Entries shown -
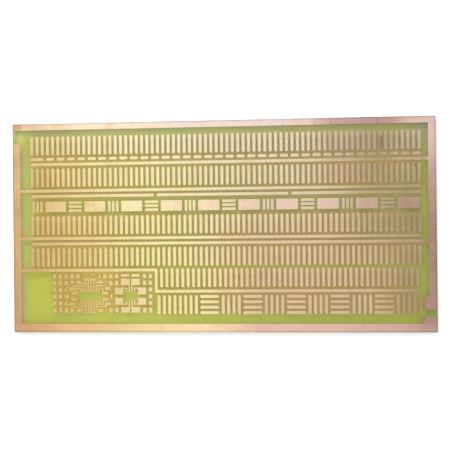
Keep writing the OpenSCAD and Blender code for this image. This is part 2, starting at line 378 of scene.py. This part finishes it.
def copper_material(name, tints, wear=None, tracks_only=False):
    """Bare etched copper. With tracks_only, the tints hold only for the bus tracks between the rails."""
    n = Nodes(name)
    between = n.inside(*inset(RAIL_REACH), 1.0 * MM)
    tabs = n.area(TAB_LOW, TAB_HIGH, 0.6)
    tracks = n.product(between, n.opposite(tabs))
    along = n.level(n.x, CAD_LOW.x, CAD_HIGH.x)
    across = n.math("POWER", n.level(n.y, CAD_LOW.y, CAD_HIGH.y), 1.5)
    # Painted light in the copper's colour: the two edge ramps carry painted highlights and fall-off of
    # light along with its own tone
    color = n.mix(across, n.ramp(along, NEAR_COLOR_AND_LIGHT), n.ramp(along, FAR_COLOR_AND_LIGHT))
    color = n.multiply_by(color, tracks if tracks_only else 1.0, n.ramp(along, tints))
    brushed = n.noise(1.0, n.scaled((1500.0, 25.0, 1.0)), detail=4.0, roughness=0.6)
    color = tarnish(n, color, brushed)
    color = darker_places(n, color, between, tabs)
    if wear:
        color = wear(n, color)

    # A darker band along the outline, a darker far left corner, and a dark spot at the right
    outline = n.opposite(n.inside(*inset(0.5 * MM), 1.0 * MM))
    color = n.multiply_by(color, n.product(outline, 0.8), (0.50, 0.56, 0.64))
    corner = n.near(CAD_LOW.x, CAD_HIGH.y, 1.0 * MM, 5.0 * MM)
    color = n.multiply_by(color, corner, (0.80, 0.78, 0.80))
    spot = n.near(90.3 * MM, 27.3 * MM, 0.3 * MM, 0.4 * MM)
    color = n.multiply_by(color, spot, (0.35, 0.30, 0.30))

    # Etched rims, and the walls under them
    rounded = n.add("Bevel", {"Radius": 0.12 * MM}, samples=4).outputs[0]
    match = n.add("VectorMath", {0: rounded, 1: n.normal}, operation="DOT_PRODUCT").outputs["Value"]
    color = n.multiply_by(color, n.product(n.level(match, 0.97, 0.75), 0.7), (0.72, 0.60, 0.56))
    color = n.mix(n.level(n.upright, 0.7, 0.3), color, COPPER_WALL)

    grain = n.noise(2500.0, detail=3.0, roughness=0.6)
    smudges = n.noise(70.0, detail=4.0, roughness=0.65)
    gloss = n.math("MULTIPLY_ADD", brushed, 0.10, n.level(smudges, 0.35, 0.70, 0.32, 0.39))
    normal = n.bump(n.math("MULTIPLY_ADD", brushed, 0.6, grain), 0.003 * MM)
    look = {"Base Color": color, "Metallic": 1.0, "Roughness": gloss, "Normal": normal}
    return n.finish(n.add("BsdfPrincipled", look).outputs[0])


def cloth(n):
    """Height of a plain weave, from the crowns of its yarns where they pass over one another."""
    warp = n.math("SINE", n.math("MULTIPLY", n.x, math.pi / WARP))
    weft = n.math("SINE", n.math("MULTIPLY", n.y, math.pi / WEFT))
    over = n.level(n.product(warp, weft), -0.25, 0.25)
    warp_crowns = n.product(over, n.math("ABSOLUTE", warp))
    weft_crowns = n.product(n.opposite(over), n.math("ABSOLUTE", weft))
    return n.math("ADD", warp_crowns, weft_crowns)


def pattern(n, fade):
    """One over the rows of pads and tracks and a strip below row 4, and zero over the rest."""
    row_low, row_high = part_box("pad_row_4")
    full_rows = n.inside(row_low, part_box("pad_row_1")[1], fade)
    short_low, short_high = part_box("pad_row_5")
    short_rows = n.inside(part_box("lower_pads_upright")[0], short_high, fade)
    under_row = Vector((row_low.x, row_low.y - 2.5 * MM))
    left_rows = n.inside(under_row, Vector((short_low.x, row_high.y)), fade)
    return n.math("MAXIMUM", full_rows, n.math("MAXIMUM", short_rows, left_rows))


def chip_edge(n, prefix, half_width):
    """Zero at the middle of a chip's place and one from its leads outwards."""
    boxes = [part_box(name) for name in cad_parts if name.startswith(prefix)]
    middle = sum((low + high for low, high in boxes), Vector()) / (2 * len(boxes))
    away = n.level(n.off(n.y, middle.y), 1.4 * MM, 2.6 * MM)
    aside = n.level(n.off(n.x, middle.x), half_width, half_width + 2.5 * MM)
    return n.math("MAXIMUM", away, aside)


def shade_in_gaps(n, color):
    """Painted shade, mostly browner and darker, on the laminate in the narrow gaps that the etching
    left: rows, wide lands, chip field.
    """
    shade_tint = n.ramp(n.level(n.x, CAD_LOW.x, CAD_HIGH.x), GAP_SHADE_TINTS)
    rows = pattern(n, 1.2 * MM)
    color = n.multiply_by(color, rows, shade_tint)
    off = n.off(n.off(n.y, TIGHT_GAPS_MIDDLE), TIGHT_GAPS_REACH)
    color = n.multiply_by(color, n.product(rows, n.level(off, 1.2 * MM, 0.5 * MM)), (0.86, 0.79, 1.0))
    margin = Vector((1.3, 1.3, 0.0)) * MM
    block_low, block_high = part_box("wide_lands")
    block = n.inside(block_low - margin, block_high + margin, 0.8 * MM)
    color = n.multiply_by(color, block, (0.80, 1.12, 1.0))
    field_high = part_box("fill_lands_right")[1] + Vector((1.2, 0.8, 0.0)) * MM
    field = n.inside(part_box("fill_lands_left")[0], field_high, 0.8 * MM)
    for prefix, half_width in CHIPS:
        field = n.product(field, chip_edge(n, prefix, half_width))
    color = n.multiply_by(color, field, (1.36, 0.84, 0.95))
    return n.multiply_by(color, n.product(field, n.over_x(-60.0, -50.0)), (0.86, 0.88, 1.0))


def open_strips(n, color):
    """Other tones of the laminate beside the rails and in the open places at the left, with painted
    shade beside the far and near rails and painted light next to the left rail.
    """
    # Painted shade beside the far and near rails
    beside = n.level(n.math("ABSOLUTE", n.y), CAD_HIGH.y - 5.7 * MM, CAD_HIGH.y - 3.5 * MM)
    color = n.multiply_by(color, beside, (0.97, 0.84, 1.15))
    # Painted light: brighter and bluer next to the left rail, lifting its shade there
    color = n.multiply_by(color, n.over_x(-93.2, -96.0), (1.66, 1.14, 2.40))
    left_strip = n.product(n.over_x(-89.0, -92.0), n.over_y(-20.0, -12.0), n.over_y(36.0, 26.0))
    color = n.multiply_by(color, left_strip, (0.97, 1.14, 1.50))
    for low, high, fade, tint in LEFT_TINTS:
        color = n.multiply_by(color, n.area(low, high, fade), tint)
    right_strip = n.product(n.over_x(91.5, 93.5), n.over_y(4.0, -6.0))
    color = n.multiply_by(color, right_strip, (0.88, 1.10, 0.85))
    right_far = n.product(n.over_x(90.5, 92.5), n.over_y(30.0, 40.0))
    color = n.multiply_by(color, right_far, (1.03, 1.08, 1.80))
    far_strip = n.product(n.over_y(42.6, 44.0), n.over_x(40.0, 60.0, 1.0, 0.4))
    far_strip = n.product(far_strip, n.over_x(-97.0, -92.0, 0.35, 1.0))
    color = n.multiply_by(color, far_strip, (1.15, 1.28, 1.38))
    near_strip = n.product(n.over_y(-40.0, -42.5), n.over_x(0.0, 40.0))
    return n.multiply_by(color, near_strip, (0.86, 0.92, 0.72))


def laminate_material():
    """Green glass epoxy that lets about three fifths of the light through, with its weave in view."""
    n = Nodes("laminate")
    weave = cloth(n)
    clouds = n.noise(35.0, detail=4.0, roughness=0.6)
    color = n.mix(n.level(clouds, 0.35, 0.65), *LAMINATE_SHADES)
    # Painted shade: the laminate darker toward the right, where the light falls off
    color = n.multiply_by(color, n.over_x(-40.0, 65.0), (0.74, 0.72, 0.80))
    color = n.multiply_by(color, n.over_x(-55.0, -85.0), (0.78, 0.76, 0.86))
    # More painted shade at the right end
    color = n.multiply_by(color, n.over_x(86.0, 94.0), (0.78, 0.72, 0.95))
    # Painted shade: greyer and bluer toward the far edge
    color = n.multiply_by(color, n.over_y(28.0, 46.0), (0.86, 0.82, 1.85))
    # Painted shade between the copper
    color = shade_in_gaps(n, color)
    color = open_strips(n, color)
    color = n.mix(n.level(weave, 0.2, 1.0, 0.32, 0.0), color, BETWEEN_YARNS)
    flecks = n.add("TexVoronoi", {"Vector": n.place, "Scale": 260.0}).outputs["Distance"]
    color = n.multiply_by(color, n.level(flecks, 0.05, 0.02, 0.0, 0.5), (0.55, 0.42, 0.30))

    # Cut edges: pale torn fibres in plies
    cut = n.level(n.upright, 0.7, 0.3)
    plies = n.math("ABSOLUTE", n.math("SINE", n.math("MULTIPLY", n.z, math.pi / PLY)))
    fibres = n.noise(1.0, n.scaled((4000.0, 4000.0, 9000.0)), detail=3.0)
    edge_color = n.mix(plies, *CUT_SHADES)
    edge_color = n.multiply_by(edge_color, n.level(fibres, 0.4, 0.7), (0.72, 0.70, 0.60))
    color = n.mix(cut, color, edge_color)

    grain = n.noise(1800.0, detail=3.0, roughness=0.6)
    normal = n.bump(n.math("MULTIPLY_ADD", grain, 0.5, weave), 0.008 * MM)
    gloss = n.level(n.noise(60.0, detail=3.0), 0.3, 0.7, 0.30, 0.44)
    gloss = n.math("MULTIPLY_ADD", cut, 0.3, gloss)
    body = n.add("BsdfPrincipled", {"Base Color": color, "Roughness": gloss, "Normal": normal})
    clear = n.add("BsdfTransparent", {"Color": SHINE_THROUGH})
    see_through = n.level(weave, 0.0, 1.0, 0.67, 0.58)
    see_through = n.product(see_through, n.level(cut, 0.0, 1.0, 1.0, 0.16))
    shader = n.add("MixShader", {0: see_through, 1: body.outputs[0], 2: clear.outputs[0]})
    return n.finish(shader.outputs[0])


def floor_material():
    n = Nodes("floor")
    shader = n.add("BsdfPrincipled", {"Base Color": grey(1.0), "Roughness": 0.9})
    return n.finish(shader.outputs[0])


def dress():
    """Gives every CAD node its material."""
    rails = copper_material("copper_rails", TRACK_TINTS, tracks_only=True)
    lands = copper_material("copper_lands", LAND_TINTS, land_wear)
    pads = copper_material("copper_pads", TRACK_TINTS, pad_wear)
    laminate = laminate_material()
    for name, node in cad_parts.items():
        if name == "laminate":
            material = laminate
        elif name in RAILS:
            material = rails
        elif name.startswith(LANDS):
            material = lands
        else:
            material = pads
        for slot in node.material_slots:
            slot.material = material


def build_floor():
    bpy.ops.mesh.primitive_plane_add(size=FLOOR_SIZE, location=(0, 0, CAD_LOW.z - FLOOR_GAP))
    floor = bpy.context.object
    floor.name = "floor"
    floor.data.materials.append(floor_material())


def soft_box(name, place, target, size, power):
    data = bpy.data.lights.new(name, "AREA")
    data.shape = "RECTANGLE"
    data.size, data.size_y = size
    data.energy = power
    light = bpy.data.objects.new(name, data)
    light.location = place
    light.rotation_euler = (Vector(target) - Vector(place)).to_track_quat("-Z", "Y").to_euler()
    bpy.context.collection.objects.link(light)


def light_sky():
    world = bpy.data.worlds.new("studio")
    world.use_nodes = True
    nodes = world.node_tree.nodes
    links = world.node_tree.links
    place = nodes.new("ShaderNodeTexCoord")
    split = nodes.new("ShaderNodeSeparateXYZ")
    strength = nodes.new("ShaderNodeValToRGB")
    strength.color_ramp.interpolation = "EASE"
    fill_ramp(strength, [(height, grey(value)) for height, value in SKY])
    links.new(place.outputs["Generated"], split.inputs[0])
    links.new(split.outputs["Z"], strength.inputs[0])
    links.new(strength.outputs["Color"], nodes["Background"].inputs["Strength"])
    nodes["Background"].inputs["Color"].default_value = grey(1.0)
    bpy.context.scene.world = world


def place_camera():
    data = bpy.data.cameras.new("camera")
    data.sensor_width = SENSOR_WIDTH
    data.lens = LENS
    camera = bpy.data.objects.new("camera", data)
    camera.location = CAMERA_PLACE
    camera.rotation_euler = [math.radians(turn) for turn in CAMERA_TURN]
    bpy.context.collection.objects.link(camera)
    bpy.context.scene.camera = camera


dress()
build_floor()
light_sky()
for light in SOFT_BOXES:
    soft_box(*light)
place_camera()
bpy.context.scene.view_settings.view_transform = "Standard"
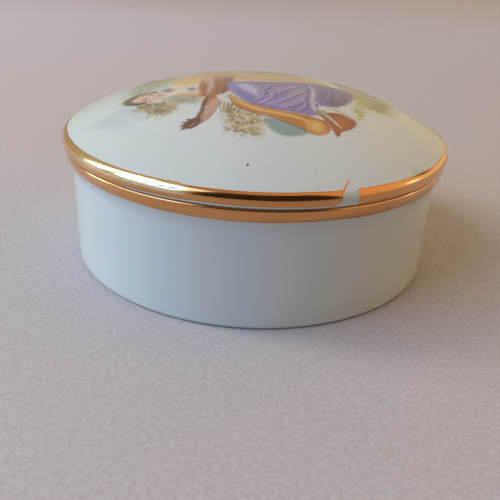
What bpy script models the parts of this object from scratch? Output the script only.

Exercise goal - Extract the lines above, from the first one through the one containing "color = n.mix(n.level(n.upright, 0.7, 0.3), color, COPPER_WALL)", and return only those, unchanged.

Solved problem -
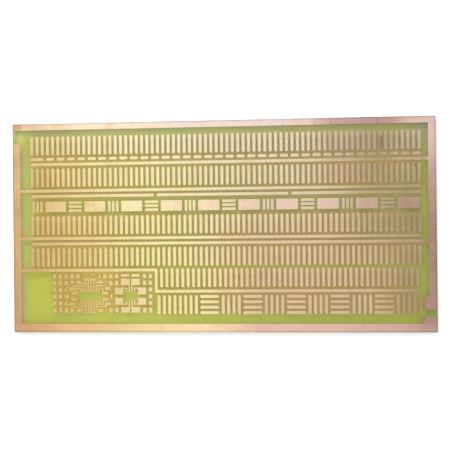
Keep writing the OpenSCAD and Blender code for this image. This is part 2, starting at line 378 of scene.py. This part finishes it.
def copper_material(name, tints, wear=None, tracks_only=False):
    """Bare etched copper. With tracks_only, the tints hold only for the bus tracks between the rails."""
    n = Nodes(name)
    between = n.inside(*inset(RAIL_REACH), 1.0 * MM)
    tabs = n.area(TAB_LOW, TAB_HIGH, 0.6)
    tracks = n.product(between, n.opposite(tabs))
    along = n.level(n.x, CAD_LOW.x, CAD_HIGH.x)
    across = n.math("POWER", n.level(n.y, CAD_LOW.y, CAD_HIGH.y), 1.5)
    # Painted light in the copper's colour: the two edge ramps carry painted highlights and fall-off of
    # light along with its own tone
    color = n.mix(across, n.ramp(along, NEAR_COLOR_AND_LIGHT), n.ramp(along, FAR_COLOR_AND_LIGHT))
    color = n.multiply_by(color, tracks if tracks_only else 1.0, n.ramp(along, tints))
    brushed = n.noise(1.0, n.scaled((1500.0, 25.0, 1.0)), detail=4.0, roughness=0.6)
    color = tarnish(n, color, brushed)
    color = darker_places(n, color, between, tabs)
    if wear:
        color = wear(n, color)

    # A darker band along the outline, a darker far left corner, and a dark spot at the right
    outline = n.opposite(n.inside(*inset(0.5 * MM), 1.0 * MM))
    color = n.multiply_by(color, n.product(outline, 0.8), (0.50, 0.56, 0.64))
    corner = n.near(CAD_LOW.x, CAD_HIGH.y, 1.0 * MM, 5.0 * MM)
    color = n.multiply_by(color, corner, (0.80, 0.78, 0.80))
    spot = n.near(90.3 * MM, 27.3 * MM, 0.3 * MM, 0.4 * MM)
    color = n.multiply_by(color, spot, (0.35, 0.30, 0.30))

    # Etched rims, and the walls under them
    rounded = n.add("Bevel", {"Radius": 0.12 * MM}, samples=4).outputs[0]
    match = n.add("VectorMath", {0: rounded, 1: n.normal}, operation="DOT_PRODUCT").outputs["Value"]
    color = n.multiply_by(color, n.product(n.level(match, 0.97, 0.75), 0.7), (0.72, 0.60, 0.56))
    color = n.mix(n.level(n.upright, 0.7, 0.3), color, COPPER_WALL)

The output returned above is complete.